“Bangabandhu provided the tea workers rights to vote, citizenship, and it cannot be that they remain landless. I will definitely provide them the land rights.”
Thus spoke the Prime Minister of Bangladesh, Sheikh Hasina in early September 2022 after her representatives had “successfully” brokered an agreement between workers of 167 tea plantations and the Tea Garden Owners Association. The workers in the tea gardens are of Dalit and Tribal (or indigenous) backgrounds who have faced discrimination historically. The Dalits are Hindu outcasts or untouchables marginalised over centuries. Generations of discrimination has meant that their livelihoods are limited to labour work in the tea gardens.
The workers had struck work demanding a wage of Bangladeshi Taka 300. But the wages have been increased by a mere 50 Bangladeshi Takas – from 120 to 170 Bangladeshi Takas. The newly settled wages ensure that Bangladesh's tea workers will continue to live well below the international extreme poverty line of US$1.90 a day. (170 Bangladeshi Taka translates to US$ 1.62.)
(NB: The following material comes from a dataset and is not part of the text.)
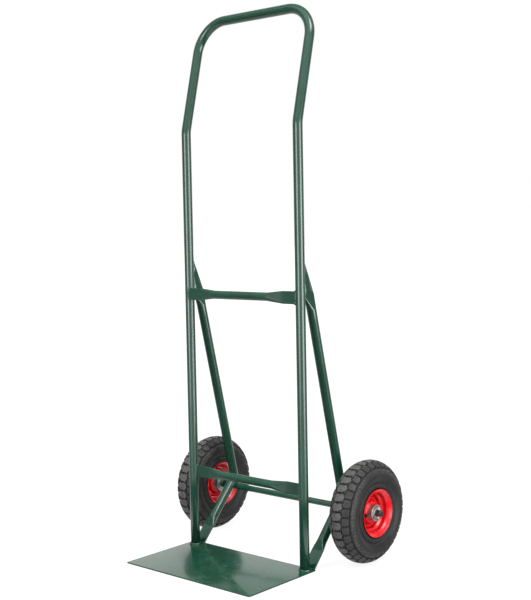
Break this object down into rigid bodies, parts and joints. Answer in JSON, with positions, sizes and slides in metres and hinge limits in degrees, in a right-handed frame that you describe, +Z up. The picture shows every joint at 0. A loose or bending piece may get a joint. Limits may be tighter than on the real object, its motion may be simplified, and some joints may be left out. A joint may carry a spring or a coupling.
{
  "type": "hand truck",
  "caption": "Two-wheeled upright hand truck with a bent round-tube frame, flat toe plate, crossbars, braces, a through axle and pneumatic wheels on pressed steel rims.",
  "frame": {"origin": "on the underside of the toe plate, in the plane of symmetry, midway between the feet of the two uprights", "axes": "+X to the right seen from the front, along the axle; -Y to the front, where the toe plate points; +Y to the back, where the wheels are; +Z up"},
  "size_m": [0.634, 0.523, 1.4205],
  "materials": {
    "green_paint": "glossy dark green powder coat",
    "red_paint": "glossy red enamel",
    "tyre_rubber": "matt dark grey tread rubber",
    "tube_rubber": "smooth black rubber",
    "zinc_steel": "zinc plated steel",
    "bearing_steel": "ground bearing steel",
    "cap_plastic": "black moulded plastic"
  },
  "bodies": {
    "frame": {"main_tube": "green_paint", "toe_plate": "green_paint", "crossbar_upper": "green_paint", "crossbar_lower": "green_paint", "axle": "green_paint", "rear_brace_left": "green_paint", "lower_brace_left": "green_paint", "axle_spacer_left": "green_paint", "washer_inner_left": "zinc_steel", "hub_spacer_left": "zinc_steel", "washer_outer_left": "zinc_steel", "split_pin_left": "zinc_steel", "bearing_inner_race_inboard_left": "bearing_steel", "bearing_inner_race_outboard_left": "bearing_steel", "rear_brace_right": "green_paint", "lower_brace_right": "green_paint", "axle_spacer_right": "green_paint", "washer_inner_right": "zinc_steel", "hub_spacer_right": "zinc_steel", "washer_outer_right": "zinc_steel", "split_pin_right": "zinc_steel", "bearing_inner_race_inboard_right": "bearing_steel", "bearing_inner_race_outboard_right": "bearing_steel"},
    "wheel_left": {"tyre_left": "tyre_rubber", "inner_tube_left": "tube_rubber", "rim_outboard_left": "red_paint", "rim_inboard_left": "red_paint", "valve_stem_left": "tube_rubber", "valve_cap_left": "cap_plastic", "hub_sleeve_left": "zinc_steel", "bearing_outer_race_inboard_left": "bearing_steel", "bearing_outer_race_outboard_left": "bearing_steel"},
    "ball_cages_left": {"ball_cage_inboard_left": "bearing_steel", "ball_cage_outboard_left": "bearing_steel"},
    "wheel_right": {"tyre_right": "tyre_rubber", "inner_tube_right": "tube_rubber", "rim_outboard_right": "red_paint", "rim_inboard_right": "red_paint", "valve_stem_right": "tube_rubber", "valve_cap_right": "cap_plastic", "hub_sleeve_right": "zinc_steel", "bearing_outer_race_inboard_right": "bearing_steel", "bearing_outer_race_outboard_right": "bearing_steel"},
    "ball_cages_right": {"ball_cage_inboard_right": "bearing_steel", "ball_cage_outboard_right": "bearing_steel"}
  },
  "joints": [
    {"name": "wheel_left_spin", "type": "hinge", "parent": "frame", "child": "wheel_left", "pos_m": [-0.2705, 0.159, 0.132], "axis": [1, 0, 0], "continuous": true},
    {"name": "ball_cages_left_spin", "type": "hinge", "parent": "frame", "child": "ball_cages_left", "pos_m": [-0.2705, 0.159, 0.132], "axis": [1, 0, 0], "continuous": true},
    {"name": "wheel_right_spin", "type": "hinge", "parent": "frame", "child": "wheel_right", "pos_m": [0.2705, 0.159, 0.132], "axis": [1, 0, 0], "continuous": true},
    {"name": "ball_cages_right_spin", "type": "hinge", "parent": "frame", "child": "ball_cages_right", "pos_m": [0.2705, 0.159, 0.132], "axis": [1, 0, 0], "continuous": true}
  ],
  "couplings": [
    {"joint": "ball_cages_left_spin", "follows": "wheel_left_spin", "ratio": 0.59},
    {"joint": "ball_cages_right_spin", "follows": "wheel_right_spin", "ratio": 0.59}
  ]
}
Unhappy with the meagre increase in their wages, Dalit women workers cite the example of Bangladeshi farm workers or entry-level garment factory workers who get 300-500 Taka for a day's work. For a reference, salt sells at about 38 Bangladeshi Takas a packet.
The tea garden owners' association argued they were providing tea workers with other benefits like housing and medicine. But workers say that they or their parents or grandparents before them built the homes and many of these homes are in a state of disrepair for want of money. Many tea estate owners even deduct a rent from the workers' wages – as much as 77 Takas a month.
Tea garden owners also claim that they provide medicines – but workers say that the only medicine they have access to is paracetamol. The schools the tea garden owners claim to provide are understaffed – often with just one teacher for five classrooms.
Needless to say, the tea garden owners are influential and many estate owners have connections with the ruling Awami League party.
Marginalisation drives the modern day slavery within Bangladesh's tea industry. The workers are descendants of Santhali tribal migrants from colonial India and have no alternative to working under highly exploitative conditions in the tea industry.
They are estimated to number over 100,000, working long hours for low wages, inadequate accommodation, limited education and poor healthcare facilities.
The payment system in the tea gardens (particularly for leaf pickers) promotes modern slavery: workers must achieve daily targets (typically 23 kg); else bear wage cuts – resultantly working for longer hours or dragging along their children. They work for at least eight hours a day with an hour's break for lunch – but they are even forced to work two consecutive shifts in peak seasons – at times for no extra wages.
Labour researchers have documented the lives of tea garden workers and the tales are a litany of hunger. A 2016 ILO study says that tea-estate workers are among the lowest paid workers, over 64 per cent of whom are women. The report, ‘A Study Report on Working Conditions of Tea Plantation Workers in Bangladesh' speaks of the poverty, malnutrition and illiteracy among tea garden workers.